IEEE Access (Jan 2022)
Fundamental Limits on the Uplink Performance of the Dynamic-Ordered SIC Receiver
Abstract
Due to the rapid and widespread growth of the Internet-of-Things (IoT) paradigm, present days witness an exponential increase in the number of connected devices. In this regard, the orthogonal transmission techniques featured by conventional 4G and 5G systems can only support a limited number of simultaneously active users, due to their low spectral efficiency and poorly flexible resource allocation. To overcome such limitations, the 6G framework will include novel Next Generation Multiple Access (NGMA) solutions that will efficiently and flexibly connect a significantly larger number of devices over the same portion of spectrum.
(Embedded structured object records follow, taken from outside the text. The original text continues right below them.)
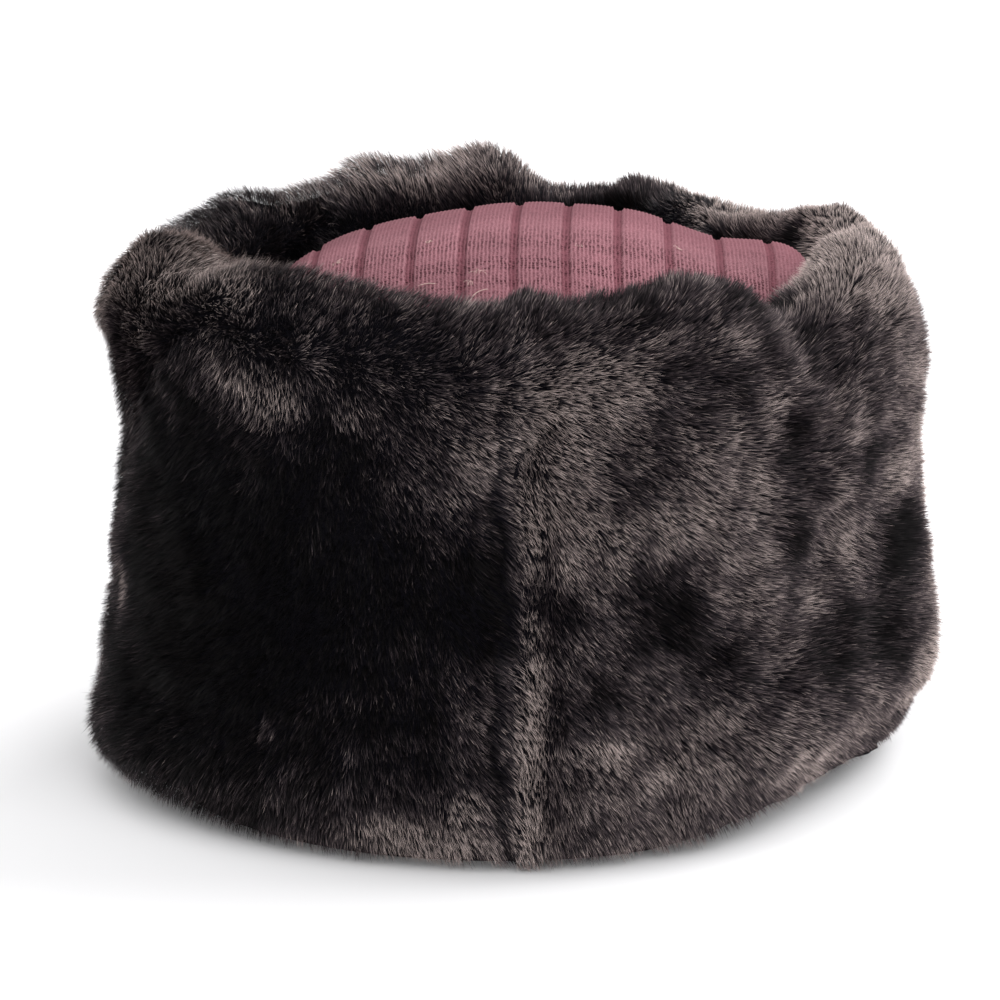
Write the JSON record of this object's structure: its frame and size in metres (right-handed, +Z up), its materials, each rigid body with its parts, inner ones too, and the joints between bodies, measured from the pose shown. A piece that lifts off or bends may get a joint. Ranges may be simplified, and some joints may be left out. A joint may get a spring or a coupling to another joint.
{
  "type": "fur hat",
  "caption": "Tall round winter hat with a deep-pile fur band rolled in over its rim and a ribbed knit crown set inside it.",
  "frame": {"origin": "on the surface that the hem rests on, below the middle of the band", "axes": "+Z up from the hem to the crown, -Y towards the front seam, +X to the right as the front seam is faced"},
  "size_m": [0.2426, 0.2243, 0.1614],
  "materials": {
    "dark_fur": "deep dark brown pile, near black at the roots, with taupe grey tips",
    "rose_knit": "matte dusty rose fine rib knit with darker grooves"
  },
  "bodies": {
    "root": {"fur_panel_right": "dark_fur", "fur_panel_left": "dark_fur", "knit_crown": "rose_knit"}
  },
  "joints": []
}
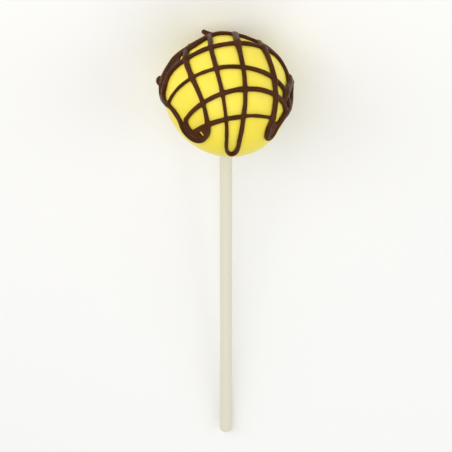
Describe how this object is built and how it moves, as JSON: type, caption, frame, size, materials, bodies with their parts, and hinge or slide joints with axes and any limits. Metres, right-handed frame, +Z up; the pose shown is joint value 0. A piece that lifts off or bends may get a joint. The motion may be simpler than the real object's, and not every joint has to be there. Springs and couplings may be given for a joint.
{
  "type": "cake pop",
  "caption": "Ball of cake in smooth yellow coating with a piped dark chocolate lattice over its top, on a white paper stick, lying on its back.",
  "frame": {"origin": "on the surface the part lies on, under the middle of its overall box", "axes": "+Y along the stick towards the top of the ball (the stick leans up 6.7 degrees towards the ball), +Z up, towards the decorated front, +X to the right of the decorated front"},
  "size_m": [0.0433, 0.1665, 0.0405],
  "materials": {
    "yellow_coating": "satin",
    "dark_chocolate": "satin",
    "white_paper": "matte"
  },
  "bodies": {
    "root": {"cake_ball": "yellow_coating", "chocolate_lattice": "dark_chocolate", "paper_stick": "white_paper"}
  },
  "joints": []
}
Under the NGMA umbrella, the Power-Domain Non-Orthogonal Multiple Access (PD-NOMA) technology is able to accommodate multiple users on the same frequencies by carefully assigning different power levels to the active users and employing Successive Interference Cancellation (SIC) receivers. In this work, we put forth a novel analytical approach to evaluate the performance that PD-NOMA achieves on the uplink of a single cell when a dynamic-ordered SIC receiver is considered. With respect to other existing works, the fundamental limits on the system performance are assessed analytically for an arbitrary number $n$ of simultaneously transmitting users, and both the case of Rayleigh and lognormal-shadowed Rayleigh fading are examined. The closed-form expressions presented in this work, whose correctness and excellent accuracy are validated through Monte Carlo simulations, disclose the impact of lognormal shadowing and an increasingly larger number of active users on the PD-NOMA performance.